Maybe as the technology advances, things like the atomicInc() function could turn this around, but in the mean time, I’m having difficulty recommending the CUDA sort routines at this time. Again, I encourage you to talk me down on this.
This paper by Satish et al. describes not only the radix sort that has been included recently into the new CUDPP release, but also a very clever merge sort that might be more suited to what you want to achieve:
Thrust can sort structs directly (up to some shared memory size limits), but if performance is important I would decompose the structs into separate arrays and perform several key-value sorts. Actually, this is how we currently sort 64-bit types in Thrust. We first sort the lower 32-bits using a key-value (radix) sort to record the necessary permutation info, and then sort the upper 64-bits, again using a key-value sort to track the permutation.
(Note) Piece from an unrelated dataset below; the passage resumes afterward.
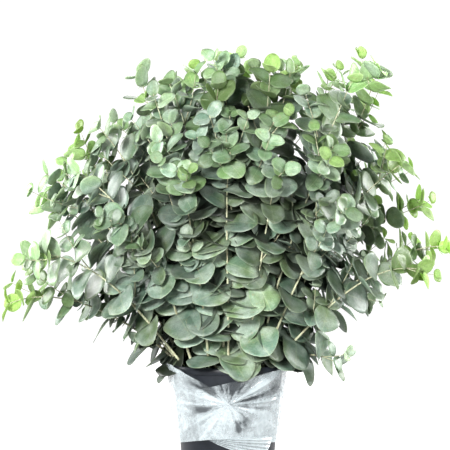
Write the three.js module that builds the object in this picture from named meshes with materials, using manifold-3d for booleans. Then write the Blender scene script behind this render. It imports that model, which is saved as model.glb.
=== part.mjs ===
// A bunch of cut silver-dollar eucalyptus branches standing in a florist's bucket with a clear film wrap.
// Millimetres, +Z up. The origin is the centre of the bucket's underside, and the front is towards -Y.
import * as THREE from 'three';
import { mergeVertices } from 'three/addons/utils/BufferGeometryUtils.js';
import Module from 'manifold-3d';

const wasm = await Module();
wasm.setup();

// ---- Driving dimensions ----

const BUCKET_HEIGHT = 230;
const BASE_RADIUS = 75;
const MOUTH_RADIUS = 95.5;
const WALL = 1.8;
const FLOOR = 5;
const LIP_WIDTH = 5;
const LIP_DEPTH = 13;
const ROUND_SEGMENTS = 36;

const FILM_BOTTOM = 94;
const FILM_TOP = 232;
const FILM_THICKNESS = 0.9;
const FILM_GAP = 0.8;
const FILM_FLARE = 4;
const NOTCH_FOOT = [-30, 198]; // where the film's two front edges meet: [x, z]
const NOTCH_LEFT = -100;
const NOTCH_RIGHT = 145;

const STEM_RADIUS = 2;
const STEM_SIDES = 4;
const STEM_FOOT_GAP = 1; // between the cut ends and the bucket's floor
const BUD_LENGTH = 6;
const TIP_STRAY = 4; // degrees either way, like the two below: the tip from its stem's azimuth
const LEAVING_STRAY = 10; // the way the branch leaves the mouth
const ARRIVING_STRAY = 25; // the way its tip points
const LEAN_SHARE = 0.75; // how much of its straight line's lean a branch has where it leaves the mouth
const LEAN_LIMIT = 48;
const LOW_TIP = 300; // the height of a tip that droops
const HIGH_TIP = 780; // the height of a tip that stands up
const DROOP = -30; // degrees above level
const RISE = 80;
const BASE_SPREAD = 0.62; // how far out the cut ends stand, as a share of the same stem at the mouth
const BASE_TURN = 20; // degrees by which the stems spiral between the mouth and the floor

const LEAF_LENGTH = 60;
const LEAF_WIDTH_SHARE = 0.95;
const LEAF_THICKNESS = 1.6;
const LEAF_SPACING = 34;
const FIRST_LEAF = 0.06; // where the lowest pair sits, as a share of the way from the mouth to the tip
const LEAF_CROWDING = 1.2; // above 1, the pairs stand closer together towards the tip
const LOW_ASCENT = 12; // degrees by which a low leaf leans off the stem's right angle
const HIGH_ASCENT = 50;
const ASCENT_STRAY = 12;
const TURN_STRAY = 15;
const LIGHT_RISE = 0.35; // how far above level the light comes from
const PAIR_STEP = 5; // every fifth pair of leaves is modelled on each branch
const LIGHT_PULL = 0.8; // how strongly the leaves turn their faces to the light
const CLEARANCE = 0.3;
const SHORTEST_EDGE = 0.02;

// ---- Small helpers ----

const UP = new THREE.Vector3(0, 0, 1);
const radians = THREE.MathUtils.degToRad;
const clamp = THREE.MathUtils.clamp;
const lerp = THREE.MathUtils.lerp;

// A repeatable number from 0 to 1 for branch i and use k.
function chance(i, k) {
  const s = Math.sin(i * 12.9898 + k * 78.233) * 43758.5453;
  return s - Math.floor(s);
}

// The same, spread evenly from -1 to 1.
function sway(i, k) {
  return 2 * chance(i, k) - 1;
}

function around(azimuth, radius, z) {
  const a = radians(azimuth);
  return new THREE.Vector3(radius * Math.cos(a), radius * Math.sin(a), z);
}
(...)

Here’s the (somewhat convoluted) code that handles 64-bit integers and doubles:
If you wrote a kernel that decomposed the relevant fields of your struct into separate arrays with standard C data types (int, float, char, etc.) the approach above would be reasonably efficient. A comparison-based sort might be more efficient if the number of field is large, but for many cases I bet this approach is a net win.
If you want to try the comparison based method, just use thrust::sort() with a user-defined comparison function (i.e. one that defines a < operation between structs). If you also want the permutation vector then use same trick illustrated in the example with thrust::sort_by_key() and sequence(). We haven’t tested the sorting codes with large structs, so don’t be surprised if it blows up :)
Isn’t it always going to be faster to sort just key/value pairs (or perhaps just the indices), and then re-order the full structures into sorted order in a subsequent pass?
That sounds like what I am trying to do. But, I may not fully understand what is meant be key/value pair.
Is the key the thing I am sorting and the value the index into a vector of structure that contains other items of interest?
In other words: If the “key” is a 32 bit integer representing some property of a vector in the 2-D array, is the “value” the index into the array of vectors that has a key greater than the previous key in the sorted list of key/value pairs?
Yep, the “key” is the only part that affects the sort and the “value” is just something that gets carried along with the key. In the example I use some integer values to keep track of where the sorted keys went. The values can be any data type you want.
If the key array was [6,4,3,5] and the value array was [0,1,2,3] then after calling sort_by_key() the arrays would be [3,4,5,6] and [2,1,3,0]. Another way to look at this is that each key/value at the same location in the array forms a pair (k,v) where k is the key and v is the value. We sort the pairs by key which has the effect of transporting the values to their new locations. In short, thrust::sort_by_key sorts the key array and applies the very same reordering to the value array.
If you can post some code that illustrates your needs, I can show you how to implement it with Thrust.
“Sorting with GPU is worthless”, that is the main idea of this thread’s original post.
Not for me, I see cases where my CPU maybe occupied at 100% on different tasks, including sorting large arrays of informations.
I would like to be able to put a middle-class GPU on the computer just to relieve the CPU of these tasks, and be able to gain 20% to 50% overall performance sharing work between CPU and GPU.
I couldnt disclose other informations about this project, but gaining 20% or more performance on a server maybe really worthwile!
I’m looking at your [6,4,3,5] example and the code in http://code.google.com/p/thrust/….…aphical_sort.cu. If I follow, in line 19 thrust::gather appends the index to create “temp” that looks like [60,41,32,53]. Then line 22 thrust::stable_sort_by_key turns “temp” into [32, 41, 53, 60] and returns in “permutation” [2,1,3,0].
Then in line 56,57,and 58 of the code, each set of keys are used with the previous permutation, and line 68 outputs the upper, middle, and lower using the final permutation as an index.
The radixsort example provides 4 sort routines. 2 are for sorting by (float/integer) keys only and 2 are for sorting by (float/integer) key/data pairs.
There is no way it should take anywhere near 20 seconds to perform the sort you need. Sorting key-value instead of just key shouldn’t be very much slower.
If you have this:
struct pt
{
float x, y, z;
};
vector<pt> points; //somehow fill up with points
//each point is somehow associated with a bin
//say that a function determineBin exists which figures this out
//and then wish to sort the points using the bin as the key
//in the STL way, you would do this:
bool myComparator(const pt & left, const pt & right) {
return(determineBin(left) < determineBin(right));
}
sort(points.begin(), points.end(), myComparator);
it would be better to do like this for the gpu
vector<float> x;
vector<float> y;
vector<float> z;
//somehow fill up point data
//generate the bin data
//could be nicer using std::transform and boost/thrust zip_iterators
//but I'm doing it this way since the other way might be confusing at first
//if you've never seen those used before
vector<int> bins;
for(int i = 0; i < numPoints; ++i)
bins.push_back( determineBin(x[i], y[i], z[i]) );
//and also a value array which is just the index
//again, could be nicer using boost/thurst counting_iterators
//but doing it this way for clarity in the case of unfamiliarity
vector<int> value;
for (int i = 0; i < numPoints; ++i)
value.push_back(i);
//then sort the (bin, value) pairs
sort(bins, value);
//and reshuffle the x, y, z data according to the sorted value pairs
for (int i = 0; i < numPoints; ++i) {
xnew.push_back( x[value[i] ]);
ynew.push_back( y[value[i] ]);
znew.push_back( z[value[i] ]);
}
You shouldn’t have to modify any of the sorting code directly. You could do this the “hard” way using CUDPP or using thrust as previously mentioned. How big is the structure you need to sort?